With St. Patrick's Cathedral, a first Thanksgiving in a walk-up apartment and a wide skyline, it feels like New York City, though certain scenes look very artificial, including an exterior building fire, fake daylight and the movie's World Unity Festival, which reeks of a corporate memo. The cast is generally fine, with J.K. Simmons adding flair as a gruff newspaperman who hires Parker as a freelance shutterbug.

Peter Parker and his Spider-Man remain focused on Mary Jane, with whom he generates friction, she in turn plants a wet one on him when it counts and this develops while the Green Goblin terrorizes Manhattan with those ball bombs. But Spidey's Who Am I? narrative, which bookends the red and blue live action comics tale, goes dormant in long gaps filled with pockets of droll humor, swinging action and mixed messages, all but erasing Spider-Man from key stretches in the progression.

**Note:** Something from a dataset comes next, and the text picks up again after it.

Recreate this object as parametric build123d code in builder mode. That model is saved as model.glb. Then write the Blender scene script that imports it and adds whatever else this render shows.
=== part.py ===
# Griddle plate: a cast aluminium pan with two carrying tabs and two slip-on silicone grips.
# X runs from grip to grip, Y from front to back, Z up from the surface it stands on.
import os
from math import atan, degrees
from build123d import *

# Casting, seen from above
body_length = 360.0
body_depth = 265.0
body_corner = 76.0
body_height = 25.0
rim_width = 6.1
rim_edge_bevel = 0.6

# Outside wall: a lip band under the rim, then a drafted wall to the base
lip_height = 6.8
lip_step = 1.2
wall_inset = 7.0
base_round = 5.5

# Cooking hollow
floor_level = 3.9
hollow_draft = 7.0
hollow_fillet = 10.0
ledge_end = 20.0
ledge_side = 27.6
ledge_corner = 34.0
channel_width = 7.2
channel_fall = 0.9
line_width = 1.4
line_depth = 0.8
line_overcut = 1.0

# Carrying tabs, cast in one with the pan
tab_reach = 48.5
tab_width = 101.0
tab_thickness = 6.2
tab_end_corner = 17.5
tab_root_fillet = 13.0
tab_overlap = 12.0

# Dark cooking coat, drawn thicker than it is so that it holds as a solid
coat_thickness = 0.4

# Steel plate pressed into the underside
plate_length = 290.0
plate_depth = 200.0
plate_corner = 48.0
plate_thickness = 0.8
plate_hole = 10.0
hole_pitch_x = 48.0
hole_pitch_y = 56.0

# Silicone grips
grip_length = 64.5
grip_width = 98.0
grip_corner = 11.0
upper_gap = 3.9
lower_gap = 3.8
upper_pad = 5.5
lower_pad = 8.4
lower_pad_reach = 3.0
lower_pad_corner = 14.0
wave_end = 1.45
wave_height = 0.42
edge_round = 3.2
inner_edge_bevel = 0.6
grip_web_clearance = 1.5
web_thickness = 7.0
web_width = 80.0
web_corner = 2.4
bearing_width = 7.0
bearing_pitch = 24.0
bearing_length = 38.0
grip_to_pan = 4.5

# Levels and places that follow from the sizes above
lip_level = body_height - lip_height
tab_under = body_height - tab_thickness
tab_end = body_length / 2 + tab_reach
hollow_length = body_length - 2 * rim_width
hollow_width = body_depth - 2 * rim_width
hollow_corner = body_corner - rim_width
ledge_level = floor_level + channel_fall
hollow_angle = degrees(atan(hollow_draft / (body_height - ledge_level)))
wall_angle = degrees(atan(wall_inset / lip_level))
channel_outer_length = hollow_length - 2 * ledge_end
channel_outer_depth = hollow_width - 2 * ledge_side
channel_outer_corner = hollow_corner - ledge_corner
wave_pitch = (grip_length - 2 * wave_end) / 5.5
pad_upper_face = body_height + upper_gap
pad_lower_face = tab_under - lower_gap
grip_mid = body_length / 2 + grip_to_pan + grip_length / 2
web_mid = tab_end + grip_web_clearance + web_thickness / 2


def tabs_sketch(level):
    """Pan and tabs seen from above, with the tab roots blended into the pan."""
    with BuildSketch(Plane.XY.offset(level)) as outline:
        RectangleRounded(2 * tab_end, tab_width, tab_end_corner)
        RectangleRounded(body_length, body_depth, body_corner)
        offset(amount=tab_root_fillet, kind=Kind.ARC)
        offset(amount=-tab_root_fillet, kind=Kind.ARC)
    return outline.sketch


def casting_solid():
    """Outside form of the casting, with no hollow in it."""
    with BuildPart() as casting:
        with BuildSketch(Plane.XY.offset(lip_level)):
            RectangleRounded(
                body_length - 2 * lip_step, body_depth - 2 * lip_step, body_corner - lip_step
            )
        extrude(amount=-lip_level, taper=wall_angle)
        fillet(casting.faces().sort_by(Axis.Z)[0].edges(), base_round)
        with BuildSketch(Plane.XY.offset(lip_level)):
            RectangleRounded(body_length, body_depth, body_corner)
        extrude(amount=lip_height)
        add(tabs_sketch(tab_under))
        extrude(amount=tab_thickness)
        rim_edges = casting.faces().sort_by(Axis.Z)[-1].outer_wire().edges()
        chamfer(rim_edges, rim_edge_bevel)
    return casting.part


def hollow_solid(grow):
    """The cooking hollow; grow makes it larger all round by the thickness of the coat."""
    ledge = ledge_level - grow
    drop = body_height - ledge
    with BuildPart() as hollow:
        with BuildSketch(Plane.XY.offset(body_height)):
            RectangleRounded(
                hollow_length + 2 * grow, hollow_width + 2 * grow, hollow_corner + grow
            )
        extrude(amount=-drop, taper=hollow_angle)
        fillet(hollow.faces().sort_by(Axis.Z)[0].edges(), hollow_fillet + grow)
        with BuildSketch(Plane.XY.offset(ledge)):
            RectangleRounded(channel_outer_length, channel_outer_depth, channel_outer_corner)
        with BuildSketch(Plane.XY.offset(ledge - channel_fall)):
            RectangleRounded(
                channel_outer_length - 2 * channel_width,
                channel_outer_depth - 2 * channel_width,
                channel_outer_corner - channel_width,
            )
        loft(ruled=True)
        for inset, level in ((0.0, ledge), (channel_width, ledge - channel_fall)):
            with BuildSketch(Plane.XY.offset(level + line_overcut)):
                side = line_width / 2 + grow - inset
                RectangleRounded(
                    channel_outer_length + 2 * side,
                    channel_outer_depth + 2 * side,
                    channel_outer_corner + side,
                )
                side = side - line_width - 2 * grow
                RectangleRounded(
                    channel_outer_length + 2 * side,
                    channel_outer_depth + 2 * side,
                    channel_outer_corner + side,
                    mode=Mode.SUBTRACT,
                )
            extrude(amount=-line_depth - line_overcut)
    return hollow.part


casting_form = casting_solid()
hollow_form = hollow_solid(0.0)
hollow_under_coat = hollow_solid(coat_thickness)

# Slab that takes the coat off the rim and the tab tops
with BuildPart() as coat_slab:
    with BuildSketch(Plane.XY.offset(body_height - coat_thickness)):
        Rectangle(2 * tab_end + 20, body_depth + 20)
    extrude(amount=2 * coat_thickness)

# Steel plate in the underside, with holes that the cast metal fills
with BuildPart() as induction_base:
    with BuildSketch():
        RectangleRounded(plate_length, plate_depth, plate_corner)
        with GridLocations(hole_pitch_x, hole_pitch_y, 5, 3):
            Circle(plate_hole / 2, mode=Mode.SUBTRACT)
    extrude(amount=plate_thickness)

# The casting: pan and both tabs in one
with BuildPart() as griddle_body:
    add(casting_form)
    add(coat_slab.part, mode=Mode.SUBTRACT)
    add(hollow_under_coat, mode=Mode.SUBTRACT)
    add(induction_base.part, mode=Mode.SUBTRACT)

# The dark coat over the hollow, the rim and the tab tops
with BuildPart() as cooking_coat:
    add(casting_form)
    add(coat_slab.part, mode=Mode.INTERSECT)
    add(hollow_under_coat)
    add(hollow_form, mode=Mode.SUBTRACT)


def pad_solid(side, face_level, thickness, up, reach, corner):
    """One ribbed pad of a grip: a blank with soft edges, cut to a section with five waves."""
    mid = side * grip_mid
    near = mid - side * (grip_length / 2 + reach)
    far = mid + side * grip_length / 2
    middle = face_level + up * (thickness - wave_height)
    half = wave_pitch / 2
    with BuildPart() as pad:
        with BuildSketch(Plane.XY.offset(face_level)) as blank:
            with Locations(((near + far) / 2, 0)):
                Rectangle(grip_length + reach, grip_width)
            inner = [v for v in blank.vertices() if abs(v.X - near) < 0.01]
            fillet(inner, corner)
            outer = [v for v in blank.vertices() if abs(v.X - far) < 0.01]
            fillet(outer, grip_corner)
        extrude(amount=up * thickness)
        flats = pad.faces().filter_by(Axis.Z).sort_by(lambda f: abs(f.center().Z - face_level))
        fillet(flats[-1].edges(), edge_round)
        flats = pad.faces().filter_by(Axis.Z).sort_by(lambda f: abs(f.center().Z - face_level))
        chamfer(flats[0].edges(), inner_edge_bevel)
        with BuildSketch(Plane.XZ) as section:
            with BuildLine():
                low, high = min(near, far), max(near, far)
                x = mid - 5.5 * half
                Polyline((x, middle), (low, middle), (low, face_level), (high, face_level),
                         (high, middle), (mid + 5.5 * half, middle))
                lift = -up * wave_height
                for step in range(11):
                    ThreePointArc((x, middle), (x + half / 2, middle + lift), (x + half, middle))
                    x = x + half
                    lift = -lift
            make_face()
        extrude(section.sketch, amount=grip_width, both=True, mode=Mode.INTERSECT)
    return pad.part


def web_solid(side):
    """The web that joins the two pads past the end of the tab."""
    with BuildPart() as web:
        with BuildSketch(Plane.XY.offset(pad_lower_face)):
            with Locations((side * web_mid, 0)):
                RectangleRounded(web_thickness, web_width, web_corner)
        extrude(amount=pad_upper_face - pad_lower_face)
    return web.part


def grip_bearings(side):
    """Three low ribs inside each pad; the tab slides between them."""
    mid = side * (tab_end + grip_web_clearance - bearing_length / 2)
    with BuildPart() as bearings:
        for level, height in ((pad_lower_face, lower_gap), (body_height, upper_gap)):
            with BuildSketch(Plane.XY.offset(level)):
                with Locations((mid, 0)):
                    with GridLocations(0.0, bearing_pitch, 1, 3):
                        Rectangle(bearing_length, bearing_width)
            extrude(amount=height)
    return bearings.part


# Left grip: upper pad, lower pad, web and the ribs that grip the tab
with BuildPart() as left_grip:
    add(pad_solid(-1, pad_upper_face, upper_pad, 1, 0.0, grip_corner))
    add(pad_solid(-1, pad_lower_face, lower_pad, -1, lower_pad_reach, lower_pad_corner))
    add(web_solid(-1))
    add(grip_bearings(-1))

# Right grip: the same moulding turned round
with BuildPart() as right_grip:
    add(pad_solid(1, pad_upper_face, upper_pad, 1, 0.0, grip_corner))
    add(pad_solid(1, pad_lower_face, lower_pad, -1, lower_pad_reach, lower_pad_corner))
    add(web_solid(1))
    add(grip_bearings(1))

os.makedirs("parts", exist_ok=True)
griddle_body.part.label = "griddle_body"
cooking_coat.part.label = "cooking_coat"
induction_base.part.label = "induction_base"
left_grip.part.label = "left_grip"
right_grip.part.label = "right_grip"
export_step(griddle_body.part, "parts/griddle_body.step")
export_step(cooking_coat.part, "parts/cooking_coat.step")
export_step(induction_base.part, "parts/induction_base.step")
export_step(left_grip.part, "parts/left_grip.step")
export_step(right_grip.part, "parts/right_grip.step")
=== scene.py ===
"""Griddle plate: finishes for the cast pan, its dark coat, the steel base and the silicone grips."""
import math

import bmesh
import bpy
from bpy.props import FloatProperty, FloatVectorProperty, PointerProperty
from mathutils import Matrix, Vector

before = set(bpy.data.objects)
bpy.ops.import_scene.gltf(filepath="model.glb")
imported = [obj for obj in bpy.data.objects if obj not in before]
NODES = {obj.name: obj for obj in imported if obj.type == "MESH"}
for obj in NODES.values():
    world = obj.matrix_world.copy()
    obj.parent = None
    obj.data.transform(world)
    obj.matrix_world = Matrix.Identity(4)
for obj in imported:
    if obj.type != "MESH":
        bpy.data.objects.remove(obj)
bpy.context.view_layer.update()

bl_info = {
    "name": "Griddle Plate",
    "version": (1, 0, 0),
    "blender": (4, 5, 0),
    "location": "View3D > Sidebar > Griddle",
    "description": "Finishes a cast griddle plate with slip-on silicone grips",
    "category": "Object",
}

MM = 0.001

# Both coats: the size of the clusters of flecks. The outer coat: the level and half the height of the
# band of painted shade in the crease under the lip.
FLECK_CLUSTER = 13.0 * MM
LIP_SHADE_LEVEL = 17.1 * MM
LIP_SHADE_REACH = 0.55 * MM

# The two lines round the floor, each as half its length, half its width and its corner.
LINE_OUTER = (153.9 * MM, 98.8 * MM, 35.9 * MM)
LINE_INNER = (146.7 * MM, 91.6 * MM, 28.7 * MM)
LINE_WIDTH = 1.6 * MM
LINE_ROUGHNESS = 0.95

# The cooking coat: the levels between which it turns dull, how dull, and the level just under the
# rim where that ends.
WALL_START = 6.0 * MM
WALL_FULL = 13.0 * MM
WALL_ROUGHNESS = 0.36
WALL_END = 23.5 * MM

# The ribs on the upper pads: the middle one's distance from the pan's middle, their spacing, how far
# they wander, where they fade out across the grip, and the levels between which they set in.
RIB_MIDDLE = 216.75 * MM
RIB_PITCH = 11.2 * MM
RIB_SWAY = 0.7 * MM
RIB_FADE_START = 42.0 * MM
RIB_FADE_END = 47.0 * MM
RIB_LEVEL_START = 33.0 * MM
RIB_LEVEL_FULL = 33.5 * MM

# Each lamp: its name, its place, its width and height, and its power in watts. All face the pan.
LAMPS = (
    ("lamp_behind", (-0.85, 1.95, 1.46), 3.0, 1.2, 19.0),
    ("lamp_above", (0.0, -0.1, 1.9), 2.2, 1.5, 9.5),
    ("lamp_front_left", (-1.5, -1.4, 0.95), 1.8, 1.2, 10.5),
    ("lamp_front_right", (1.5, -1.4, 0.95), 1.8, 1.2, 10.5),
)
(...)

When he initially suits up, it's done in order to finance a car to impress Mary Jane and, when he draws blood against evil—following a major personal loss—he is driven by a heat of the moment reaction. Watching Peter Parker alternate between conflicting aims takes a toll and, when Dafoe's Green Goblin opines that "we are who we choose to be," it hangs there like an unanswered question about Peter Parker's (and Spider-Man's) motivation. Though he sort of scampers away like the little weaver that fanged him in the first place, the title character's back and forth doesn't derail the basic formula of fun, romance and action.

DVD Notes

The 2002 movie looks crisp on DVD (reviewed on a two-disc special edition) with loads of extras, though most bits, such as a seven minute so-called profile of director Sam Raimi, amount to padding. Don't mistake multiple bullet points on the box for a lot of substance—the usual bonus items are included—and be aware that the bulk of the discs' material is commentary and cable television tie-ins.

An informative feature archives Spider-Man from its March 1963 edition to its latest years. The first edition's entry reveals in plain text—after clicking on the comic book cover (selections are arranged by decade)—that Spider-Man, already working for the Daily Bugle (as Peter Parker), rescues test pilot John Jameson (the newspaper publisher's son), a character depicted as Mary Jane's astronaut fiancé in Spider-Man 2. Doc Ock (the villain in Spider-Man 2) apparently appeared in the second edition of the series four months later.